I KNOW my soul hath power to know all things,
Yet she is blind and ignorant in all:
I know I'm one of Nature's little kings,
Yet to the least and vilest things am thrall.
I know my life 's a pain and but a span;
I know my sense is mock'd in everything;
And, to conclude, I know myself a Man—
Which is a proud and yet a wretched thing.
Even more than John Davies, John Donne struggled to find secure employment and success, especially after he married Ann More clandestinely:
Donne took holy orders in January 1615, having been persuaded by King James himself of his fitness for a ministry “to which he was, and appeared, very unwilling, apprehending it (such was his mistaking modesty) to be too weighty for his abilities.” So writes his first biographer, Izaak Walton, who had known him well and often heard him preach. Once committed to the Church, Donne devoted himself to it totally, and his life thereafter becomes a record of incumbencies held and sermons preached.

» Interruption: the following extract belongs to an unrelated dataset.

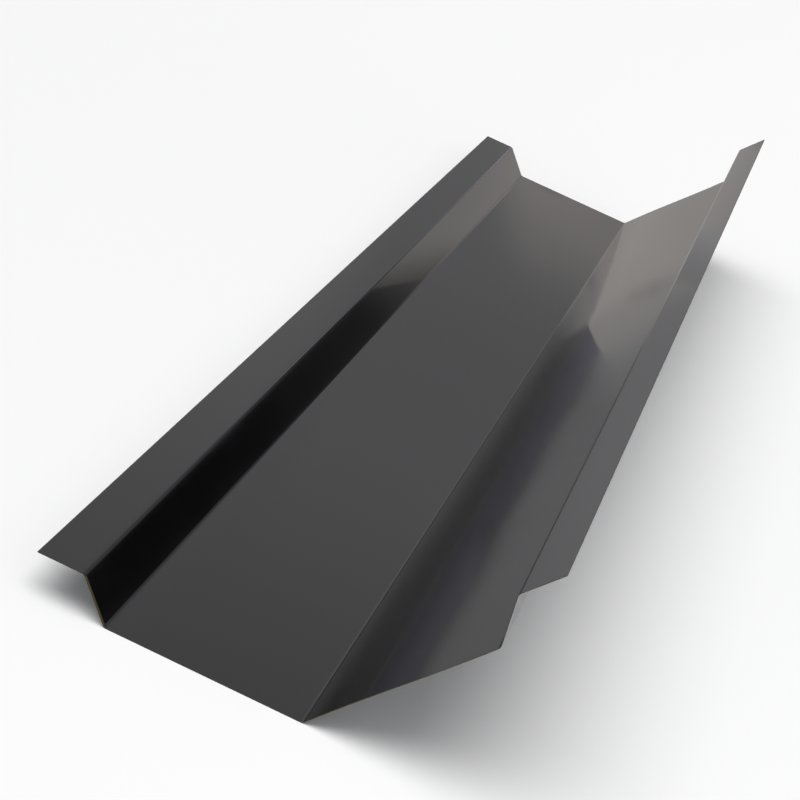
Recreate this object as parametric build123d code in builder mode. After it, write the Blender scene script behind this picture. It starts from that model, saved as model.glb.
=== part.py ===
from build123d import *
import os
from math import cos, radians, sin

# Valley flashing: one strip of pre-painted steel sheet, folded five times, that lines the
# valley between two roof slopes and carries the rain down it. Millimetres.
#
# It lies as it rests unheld on a level floor: on the underside of its left wing, with the right
# wing leaning up from the valley fold. X runs across the valley, Y along it and Z up. The origin
# is on the floor, in the middle of the length and of the overall width.
#
# From edge to edge, the strip is made of these flats:
#
#     flange, upstand, wing, (valley fold), wing, upstand, flange

# Sheet stock: half of a 1220 by 2440 sheet, slit along its length
flashing_length = 2440.0
sheet_thickness = 0.7

# Widths of the flats, each measured from bend to bend along the middle of the sheet's thickness
wing_width = 203.0  # lies on the roof's boards, on one slope
upstand_width = 54.0  # steps up the side of a batten, and keeps the water in the valley
flange_width = 48.0  # lies on the batten, under the roof's covering

# Folds, each in degrees turned away from flat
valley_turn = 48.0
upstand_turn = 48.0
inside_bend_radius = 6.0

# Headings of the flats on each side, measured outwards from the valley fold. The left wing lies
# level. Each flange is folded back by as much as its upstand is folded up, so it stays parallel
# to its wing and lies flat on the batten.
left_wing_heading = 180.0
left_upstand_heading = left_wing_heading - upstand_turn
right_wing_heading = valley_turn
right_upstand_heading = right_wing_heading + upstand_turn

# The bends are rounded along the middle of the thickness
middle_bend_radius = inside_bend_radius + sheet_thickness / 2


def outward_reach(wing_heading, upstand_heading):
    """How far one side's edge lies from the valley fold, measured along +X."""
    parallel_flats = (wing_width + flange_width) * cos(radians(wing_heading))
    return parallel_flats + upstand_width * cos(radians(upstand_heading))


# The right edge is cut square to its slanting flange, so its lower corner reaches further out
left_edge_reach = outward_reach(left_wing_heading, left_upstand_heading)
right_cut_reach = sheet_thickness / 2 * sin(radians(right_wing_heading))
right_edge_reach = outward_reach(right_wing_heading, right_upstand_heading) + right_cut_reach
valley_fold_x = -(left_edge_reach + right_edge_reach) / 2

# The cross-section is drawn from the valley fold, half a thickness above the floor
section_origin = (valley_fold_x, 0, sheet_thickness / 2)
section_plane = Plane(origin=section_origin, x_dir=(1, 0, 0), z_dir=(0, -1, 0))

with BuildPart() as valley_flashing:
    with BuildSketch(section_plane) as cross_section:
        with BuildLine() as folded_strip:
            left_wing = PolarLine((0, 0), wing_width, left_wing_heading)
            left_upstand = PolarLine(left_wing @ 1, upstand_width, left_upstand_heading)
            left_flange = PolarLine(left_upstand @ 1, flange_width, left_wing_heading)
            right_wing = PolarLine((0, 0), wing_width, right_wing_heading)
            right_upstand = PolarLine(right_wing @ 1, upstand_width, right_upstand_heading)
            right_flange = PolarLine(right_upstand @ 1, flange_width, right_wing_heading)
            fillet(folded_strip.vertices(), radius=middle_bend_radius)
        trace(line_width=sheet_thickness)
    extrude(amount=flashing_length / 2, both=True)

valley_flashing.part.label = "valley_flashing"

os.makedirs("parts", exist_ok=True)
export_step(valley_flashing.part, "parts/valley_flashing.step")
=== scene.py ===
from collections import namedtuple
from math import cos, pi, radians, sin, tan

import bmesh
import bpy
from mathutils import Matrix, Vector


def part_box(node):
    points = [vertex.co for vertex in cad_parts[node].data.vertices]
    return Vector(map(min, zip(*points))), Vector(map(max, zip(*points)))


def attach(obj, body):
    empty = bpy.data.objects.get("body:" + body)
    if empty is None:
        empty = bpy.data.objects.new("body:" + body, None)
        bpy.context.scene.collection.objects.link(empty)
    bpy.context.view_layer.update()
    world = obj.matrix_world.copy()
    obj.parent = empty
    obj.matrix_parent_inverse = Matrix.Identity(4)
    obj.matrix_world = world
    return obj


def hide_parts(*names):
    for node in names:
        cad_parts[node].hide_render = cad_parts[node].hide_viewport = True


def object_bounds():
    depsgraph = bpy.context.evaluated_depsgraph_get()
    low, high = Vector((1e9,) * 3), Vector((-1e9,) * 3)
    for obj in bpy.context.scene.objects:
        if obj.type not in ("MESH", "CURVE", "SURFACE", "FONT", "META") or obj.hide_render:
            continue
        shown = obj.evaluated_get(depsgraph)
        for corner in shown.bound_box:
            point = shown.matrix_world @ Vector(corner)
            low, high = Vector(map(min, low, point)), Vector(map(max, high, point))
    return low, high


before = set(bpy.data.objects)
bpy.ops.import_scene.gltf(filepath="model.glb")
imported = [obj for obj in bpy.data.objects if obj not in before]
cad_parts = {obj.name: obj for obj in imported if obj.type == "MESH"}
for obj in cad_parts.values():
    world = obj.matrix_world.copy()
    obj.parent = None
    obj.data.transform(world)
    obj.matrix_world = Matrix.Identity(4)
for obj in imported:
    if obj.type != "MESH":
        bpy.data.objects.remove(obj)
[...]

His wife died in childbirth in 1617. He was elected dean of St. Paul’s in November 1621, and he became the most celebrated cleric of his age, preaching frequently before the king at court as well as at St. Paul’s and other churches. 160 of his sermons have survived. The few religious poems he wrote after he became a priest show no falling off in imaginative power, yet the calling of his later years committed him to prose, and the artistry of his Devotions and sermons at least matches the artistry of his poems.
Holy Sonnet 7, by John Donne. 1572-1631
Your trumpets, angels, and arise, arise
From death, you numberless infinities
Of souls, and to your scatter'd bodies go;
All whom the flood did, and fire shall o'erthrow,
All whom war, dearth, age, agues, tyrannies,
Despair, law, chance hath slain, and you whose eyes
Shall behold God and never taste death's woe.
But let them sleep, Lord, and me mourn a space,
For if above all these my sins abound,
'Tis late to ask abundance of thy grace
When we are there; here on this lowly ground
Teach me how to repent; for that's as good
As if thou'hadst seal'd my pardon with thy blood.